The fact that Georgiana had called Sasha “the Gold Digger” made her burn with shame. Georgiana had been wrong about Sasha not signing the prenup, but that wasn’t even the point. It was classist, it was snobbish, and it was exactly the kind of attitude that she needed to work against. You couldn’t seek to fight inequality in the world while preserving it in your own family.
“It’s like the Truman Capote house,” Georgiana explained to her therapist, twisting a tissue between her hands as she sat on the tweed sofa of her tiny office. Her therapist was a trim woman in her sixties, carefully dressed in neutral colors, a local in the neighborhood who shared an office with a child psychologist, which meant the bookshelves displayed not only Freud and Klein but also tiny plastic figurines, miniature moms and dads and babies.

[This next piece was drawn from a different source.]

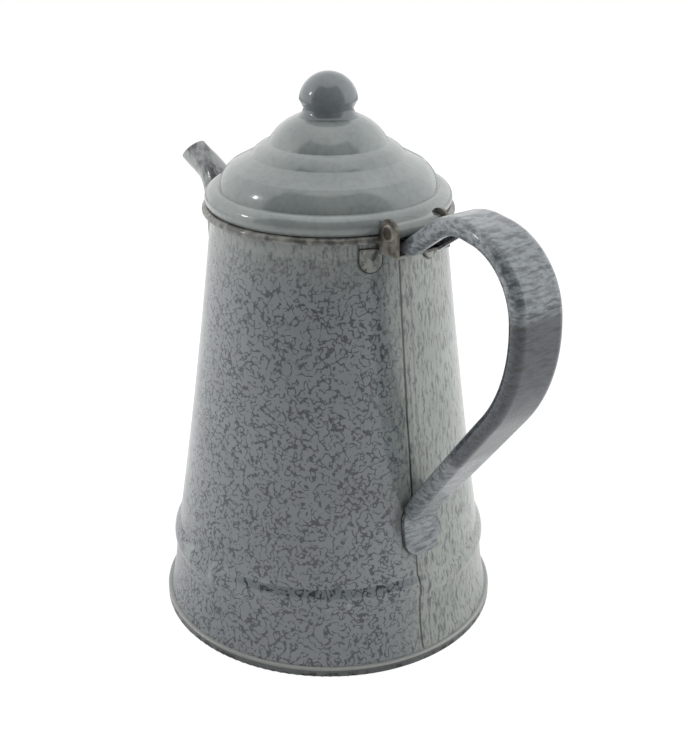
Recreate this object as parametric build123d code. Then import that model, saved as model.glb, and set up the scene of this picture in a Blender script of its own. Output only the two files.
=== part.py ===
from build123d import *
from math import atan2, cos, degrees, hypot, radians, sin, tan
import os

# Enamelled sheet-steel coffee pot with a hinged lid, in millimetres.
# The pot stands on Z = 0 with its axis on Z, the handle towards +X and the spout towards -X.

# Sheet steel and the gap between pieces that move past each other
sheet = 0.9
moving_gap = 0.35

# Foot: double seam and recessed bottom
foot_radius = 74.8
seam_ring_width = 1.5
seam_ring_height = 4.4
seam_ring_round = 0.7
pan_height = 2.6
foot_straight = 0.2

# Wall: flared foot, swaged belt, slightly hollow cone and straight neck.
# A crown is how far an arc bows out from the straight line between its ends.
flare_crown = -0.9
belt_bottom_radius = 71.15
belt_bottom_height = 29.2
belt_top_radius = 69.05
belt_top_height = 39.4
belt_crown = 1.55
cone_crown = -0.79
neck_length = 9.3
mouth_radius = 49.35

# Rim: sheet curled over a wire
rim_height = 188.3
curl_radius = 2.0
curl_end_angle = -15.0

# Side seam: a raised lap up the wall, from just over the foot ring to just inside the curl
seam_angle = -2.9
seam_width = 5.0
seam_rise = 0.45
seam_foot_gap = 0.4
seam_tuck = 0.3

# Spout: gooseneck tube that follows three straight legs with rounded bends
spout_leg_points = ((-46.0, 82.0), (-71.0, 116.0), (-86.0, 178.0), (-120.0, 192.0))
spout_bend_radii = (60.0, 26.0)
spout_base_radius = 19.0
spout_throat_radius = 8.4
spout_throat_share = 0.7
spout_taper_power = 0.8
spout_mouth_radius = 7.4
spout_sections = 8
mouth_top = (-102.0, 194.3)
mouth_lip = (-118.0, 182.0)

# Strainer: rings of holes in the wall behind the spout
strainer_height = 100.0
strainer_hole_radius = 2.0
strainer_ring_pitch = 6.0
strainer_ring_holes = (1, 6)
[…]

Georgiana was sometimes tempted to play with them as she talked. “Everyone in the neighborhood was outraged when Truman’s house sold to someone with new money,” Georgiana explained with dismay.

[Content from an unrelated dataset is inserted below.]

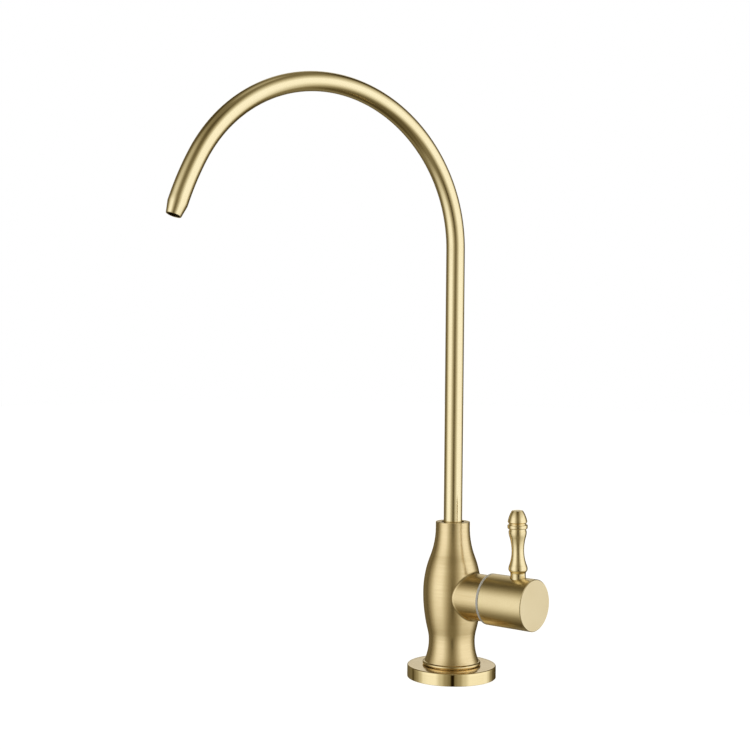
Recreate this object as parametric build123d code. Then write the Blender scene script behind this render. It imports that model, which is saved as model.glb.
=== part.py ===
from build123d import *
from math import cos, pi, radians, sin
import os

# A swan-neck drinking water tap: a swivelling spout in a turned body, a quarter-turn side lever,
# and the shank and nuts that clamp it through a worktop. Lengths are in millimetres, angles in degrees.
# The origin is on the worktop under the middle of the tap. Z is up, X is the lever's turning axis,
# and the spout points towards -Y.

# clearances
running_gap = 0.05        # radial, for what turns or screws in a bore
loose_gap = 0.3           # radial, for what stands free in a bore
face_gap = 0.1            # between flat faces that slide past each other
lapped_gap = 0.02         # between the two ceramic discs
overrun = 1.0             # how far a cut runs past the face that it opens

# spout tube
tube_radius = 4.85
tube_wall = 1.0
arch_radius = 78.7
arch_spring_height = 223.6
arch_sweep = 151.6
run_out_radius = 150.8    # the bend opens out before the nozzle
run_out_sweep = 8.6
spout_swing = 16.7        # from straight ahead, away from the lever
nozzle_straight = 2.8
nozzle_taper = 5.9
nozzle_tip_radius = 3.73
nozzle_wall = 0.6
nozzle_land = 4.0         # parallel bore inside the tip

# body
collar_radius = 8.95
collar_top = 81.5
collar_height = 3.0
bulb_radius = 15.25
bulb_height = 44.5
bulb_upper_share = 0.55   # how much of the curve above the bulb is convex
bulb_lower_share = 0.79
waist_radius = 12.05
waist_height = 19.1
foot_radius = 15.25
foot_bead = 1.0           # half the height of the round bead at the foot
boss_radius = 12.0
boss_reach = 24.75        # from the body's axis to the boss's end face
handle_height = 43.7

# spout socket
socket_radius = 5.85
socket_depth = 21.5
snap_groove_depth = 0.8
snap_ring_thickness = 1.0
snap_ring_lip = 0.6       # how far the snap ring stands over the stem
snap_ring_gap = 2.4
collar_land = 3.4         # from the collar's top down to the snap ring
spout_washer_thickness = 1.0
spout_washer_bore = 3.8
stem_bore = 3.4
stem_cup_depth = 6.4      # how far the tube stands in the stem
spout_o_ring_section = 1.3
spout_o_ring_pitch = 4.0
o_ring_land = 1.6         # from the stem's foot to its first groove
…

“You know what’s funny about that?” the woman asked, her eyes twinkling merrily. “Capote didn’t even own Seventy Willow Street. He rented the basement apartment from his friend. He just gave tours of the house when his friend was on vacation.” Georgiana had to laugh.
* * *
—
When she got home that night she called Sasha, biting her lip as the phone rang. She really hated talking on the phone—everyone her age texted—but when Sasha answered, Georgiana cleared her throat and pressed past her awkwardness. “Sasha? It’s George,” she said. “I was wondering, would you like to play tennis sometime?”
* * *
Since Georgiana had been confronting a lot of uncomfortable truths about herself lately, she lay on Lena’s pullout couch on a Sunday morning and decided she felt ready to admit to one more: she really actually liked onion rings. There was no excuse for her to order them that Sunday. She wasn’t hungover, she wasn’t on her deathbed, and she hadn’t even gone for a run that morning, but, she acknowledged, they were wonderfully crispy and sweet and so, together with Lena and Kristin, she paid ten dollars for a large order from Westville.

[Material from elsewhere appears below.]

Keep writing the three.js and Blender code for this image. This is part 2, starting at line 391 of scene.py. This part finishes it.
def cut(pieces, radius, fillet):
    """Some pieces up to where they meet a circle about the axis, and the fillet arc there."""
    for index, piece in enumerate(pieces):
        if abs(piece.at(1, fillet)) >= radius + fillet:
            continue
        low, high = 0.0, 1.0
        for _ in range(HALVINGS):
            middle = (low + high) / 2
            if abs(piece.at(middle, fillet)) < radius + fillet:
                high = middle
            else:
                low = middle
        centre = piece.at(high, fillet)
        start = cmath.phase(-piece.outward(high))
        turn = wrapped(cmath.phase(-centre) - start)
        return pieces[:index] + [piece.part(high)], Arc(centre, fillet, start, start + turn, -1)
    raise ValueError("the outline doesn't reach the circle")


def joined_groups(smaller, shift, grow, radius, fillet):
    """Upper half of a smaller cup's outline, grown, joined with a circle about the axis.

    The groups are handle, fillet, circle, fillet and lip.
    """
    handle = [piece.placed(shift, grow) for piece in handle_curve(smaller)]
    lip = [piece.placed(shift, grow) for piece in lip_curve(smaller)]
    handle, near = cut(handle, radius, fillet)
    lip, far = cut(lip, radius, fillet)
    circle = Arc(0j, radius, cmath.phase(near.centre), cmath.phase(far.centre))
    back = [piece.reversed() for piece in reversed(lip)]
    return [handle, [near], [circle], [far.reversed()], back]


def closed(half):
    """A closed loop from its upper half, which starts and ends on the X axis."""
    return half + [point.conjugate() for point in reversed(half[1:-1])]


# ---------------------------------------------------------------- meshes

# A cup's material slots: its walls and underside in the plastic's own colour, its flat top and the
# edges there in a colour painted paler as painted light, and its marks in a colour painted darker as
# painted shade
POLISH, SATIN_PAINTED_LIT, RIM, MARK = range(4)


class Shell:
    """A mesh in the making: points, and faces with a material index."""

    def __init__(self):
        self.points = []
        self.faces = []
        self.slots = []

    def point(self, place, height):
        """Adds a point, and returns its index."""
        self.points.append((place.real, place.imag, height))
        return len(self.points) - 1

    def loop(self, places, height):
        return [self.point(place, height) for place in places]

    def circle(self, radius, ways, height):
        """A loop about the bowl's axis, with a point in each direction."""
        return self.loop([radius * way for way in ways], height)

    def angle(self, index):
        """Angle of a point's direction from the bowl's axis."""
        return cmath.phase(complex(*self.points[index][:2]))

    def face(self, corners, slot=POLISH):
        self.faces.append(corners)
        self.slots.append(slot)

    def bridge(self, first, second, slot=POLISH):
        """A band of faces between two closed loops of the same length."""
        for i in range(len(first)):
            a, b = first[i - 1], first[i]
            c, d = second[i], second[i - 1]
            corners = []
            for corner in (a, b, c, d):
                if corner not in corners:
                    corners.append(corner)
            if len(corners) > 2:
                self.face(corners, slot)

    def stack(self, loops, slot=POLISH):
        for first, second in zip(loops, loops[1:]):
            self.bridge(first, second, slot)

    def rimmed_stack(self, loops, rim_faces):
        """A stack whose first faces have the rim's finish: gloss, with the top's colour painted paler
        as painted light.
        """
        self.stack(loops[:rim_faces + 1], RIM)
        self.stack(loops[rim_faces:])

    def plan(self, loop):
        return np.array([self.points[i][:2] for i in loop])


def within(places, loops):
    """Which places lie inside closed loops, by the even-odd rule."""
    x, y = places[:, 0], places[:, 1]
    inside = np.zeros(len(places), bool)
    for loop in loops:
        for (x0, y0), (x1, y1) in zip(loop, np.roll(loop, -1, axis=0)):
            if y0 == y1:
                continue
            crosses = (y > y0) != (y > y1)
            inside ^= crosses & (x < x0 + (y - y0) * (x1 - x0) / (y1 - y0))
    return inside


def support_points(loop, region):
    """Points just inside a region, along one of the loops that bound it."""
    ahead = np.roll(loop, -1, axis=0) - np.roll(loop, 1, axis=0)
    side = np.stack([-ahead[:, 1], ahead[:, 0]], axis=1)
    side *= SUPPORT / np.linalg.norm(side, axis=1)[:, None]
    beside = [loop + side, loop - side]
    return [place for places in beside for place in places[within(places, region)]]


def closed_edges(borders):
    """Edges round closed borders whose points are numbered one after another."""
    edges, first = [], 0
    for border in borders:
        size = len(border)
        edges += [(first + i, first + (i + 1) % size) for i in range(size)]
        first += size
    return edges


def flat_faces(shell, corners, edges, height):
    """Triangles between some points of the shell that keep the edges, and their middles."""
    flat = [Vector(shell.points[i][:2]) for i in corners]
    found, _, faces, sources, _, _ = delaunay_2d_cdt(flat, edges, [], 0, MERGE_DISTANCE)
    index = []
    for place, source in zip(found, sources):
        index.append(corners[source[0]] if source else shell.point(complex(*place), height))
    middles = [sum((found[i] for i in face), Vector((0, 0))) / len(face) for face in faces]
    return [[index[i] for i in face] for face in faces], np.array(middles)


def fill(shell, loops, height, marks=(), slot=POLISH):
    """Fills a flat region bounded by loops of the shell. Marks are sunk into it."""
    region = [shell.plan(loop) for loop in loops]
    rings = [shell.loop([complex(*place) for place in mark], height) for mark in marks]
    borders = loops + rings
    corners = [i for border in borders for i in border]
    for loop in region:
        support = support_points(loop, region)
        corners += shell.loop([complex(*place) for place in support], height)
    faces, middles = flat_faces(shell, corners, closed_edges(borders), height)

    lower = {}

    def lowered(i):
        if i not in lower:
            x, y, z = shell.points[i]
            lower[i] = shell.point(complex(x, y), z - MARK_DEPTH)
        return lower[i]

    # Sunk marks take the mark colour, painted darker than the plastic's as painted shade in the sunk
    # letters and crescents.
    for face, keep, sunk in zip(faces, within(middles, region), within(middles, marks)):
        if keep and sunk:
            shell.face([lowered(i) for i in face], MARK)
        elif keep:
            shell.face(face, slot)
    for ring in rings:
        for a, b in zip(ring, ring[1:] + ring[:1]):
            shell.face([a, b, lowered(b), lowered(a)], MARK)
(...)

As they lounged and watched rich ladies fight on TV, they waited for their food and dissected the night before. They had been out in Cobble Hill, and Kristin had ended up kissing the bartender at Clover Club. It was regrettable because now they couldn’t go back there, and they had such nice cocktails.
“There must be some night he’s off,” complained Lena.
“I think he’s the manager. It’s ruined.” She sighed, full of remorse. “So what are you going to do about Curtis, George?” Kristin was drinking her second Gatorade of the morning, wearing a matching sweatsuit that made her look like either Hailey Bieber or a very stylish Teletubby.